Metro Weekly

‘Trans people have right to privacy’ rules New Jersey appeals court

Unanimous decision challenges now-defunct statute requiring trans individuals to publicize their requests for name changes.

new jersey
Trans Pride flag – Photo: Ted Eytan – Flickr

Earlier this month, a New Jersey appeals court unanimously ruled in favor of a transgender man who sought to keep his name change private, finding that transgender individuals deserve privacy and protection from the emotional and physical harm that could come from publicizing their name changes.

The case came before the appeals court following a 2020 ruling by Mercer County Judge William Anklowitz, who ruled that the transgender man, identified in court documents as “A.B.C.,” must take out an ad in a newspaper explaining his intent to change his name and publishing his “dead name,” based on an outdated statute that has since been overruled by the New Jersey Supreme Court.

The man had originally asked for his court records to be sealed, which would have prevented his name and identity from being made public. But Anklowitz said that A.B.C. should have to prove he’d experience violence or discrimination because of his gender identity in order to justify sealing the records.

However, during the time that A.B.C. was appealing Anklowitz’s decision, the New Jersey Supreme Court upended the statute in December 2020, eliminating the requirement that name change applications and judgments be published. A.B.C.’s lawyers asked Anklowitz to reconsider the decision based on the Supreme Court decision, but he refused to amend his ruling. 
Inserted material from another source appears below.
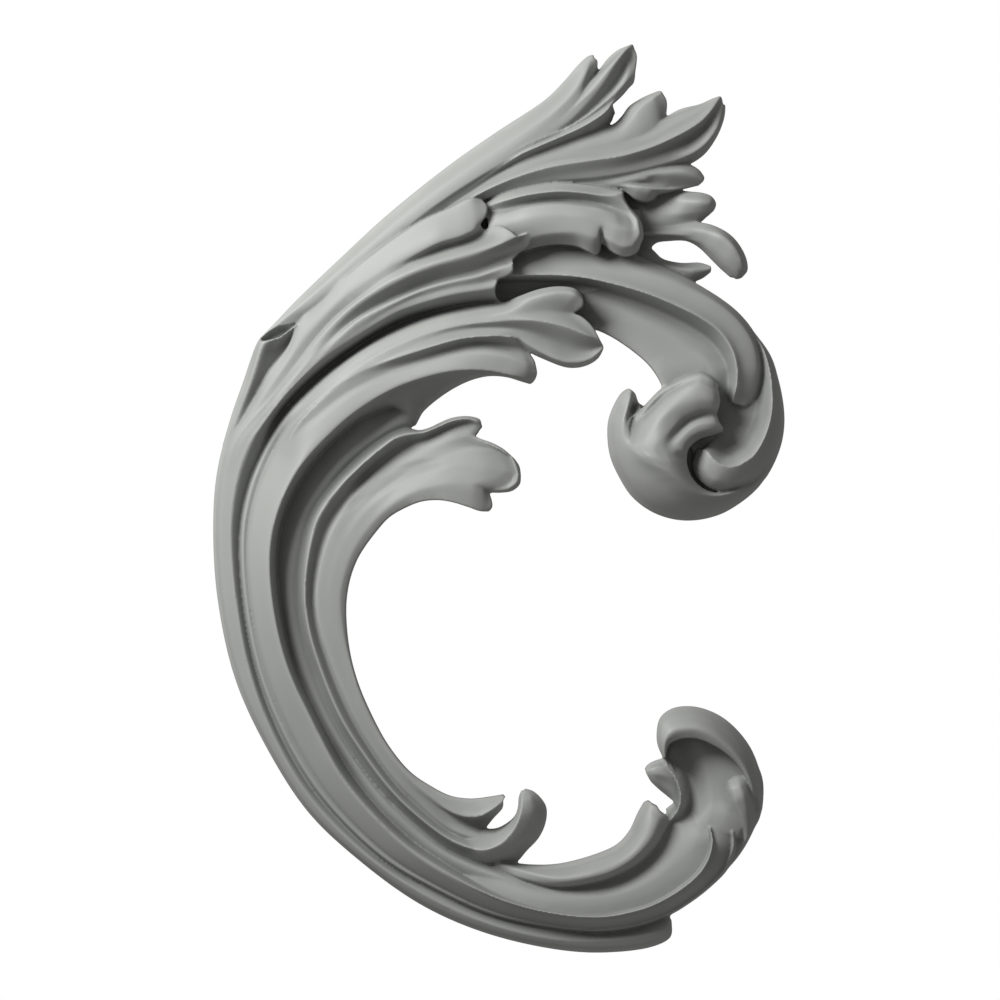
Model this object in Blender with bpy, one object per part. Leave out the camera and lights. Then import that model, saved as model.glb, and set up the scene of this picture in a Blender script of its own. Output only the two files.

Writing for the unanimous three-judge appellate panel, Superior Court Judge Michael Haas write that transgender individuals are entitled to privacy in order top protect them from harm that can stem from the publication of their name change applications, and that Anklowitz was wrong to discount A.B.C.’s fears about allowing the court records to be made public. The court also stated that the information that would be disclosed by making the application for a name request public was a “‘purely private matter’ with no meaningful public interest.”

“It is difficult to imagine a more intimate, personal, and private matter than whether a person’s gender identity conforms with the sex they were assigned at birth, typically based upon the existence and appearance of their reproductive organs, and their chromosomal makeup,” Haas wrote. “By requiring the appellant’s name change application to be publicly available, and thereby publicly identifying appellant as transgender, the court would violate appellant’s right to privacy and could heighten the risk of physical harm to appellant, or even facilitate such harm by making it easier for people to identify him as transgender.”

Advocates for the transgender community have long argued that the publication requirement — which still exists in many states — involuntarily outs transgender people, making them prime targets for harassment, discrimination, and even violence. Additionally, many transgender people do not necessarily have the money required to take out an ad announcing the name change in a newspaper or multiple newspapers — which may lead to further delays.

Lynda Bennett, the chair of Insurance Recovery Group and a partner at Lowenstein Sandler LLP, the firm that represented A.B.C. in conjunction with the Transgender Legal Defense & Education Fund, told Metro Weekly in an interview that the legal standard at issue was whether A.B.C. had to provide individualized evidence that he had been could be subject to violence, discrimination, or harm, or whether it would be sufficient to show generalized harm to the transgender community.

“Part of what was behind the court’s decision, the argument that we were making in our amicus brief [to the appellate court], was to ensure that landlords couldn’t discriminate against trans people, that employers couldn’t discriminate, that educational institutions can’t discriminate, because if this type of a name change application is not sealed, then anyone who has access to the internet can ‘silently discriminate’ against the trans community,” Bennett said.

She also noted that the appellate court’s decision to publish its ruling indicates that the court wants the ruling to be seen and heard and relied upon when future cases involving similar issues like privacy and transgender rights arise.

I think that the case has broader reach,” Bennett added. “It’s not binding precedent in other states. However, it really is at the forefront of protecting privacy rights in the transgender community. I would also say that the very detailed opinion that was issued and some of the specific language used about why it is important to protect these privacy rights, and the detailed analysis the court engaged in is something that will will help pave the way for courts in other states to to review it and consider it and hopefully come to the same conclusion.”

Asked about how she’d respond to strict constitutionalists who might argue that there is no enumerated right to privacy under the law, Bennett pushed back against that contention.

“I would counter that there is something called equal protection and due process rights in the Constitution that that certainly lay the groundwork for this type of a decision,” she said. “And, just personally thinking about something of this nature, I don’t see the government having the right to regulate and tell you what to do or how to be or how to live.”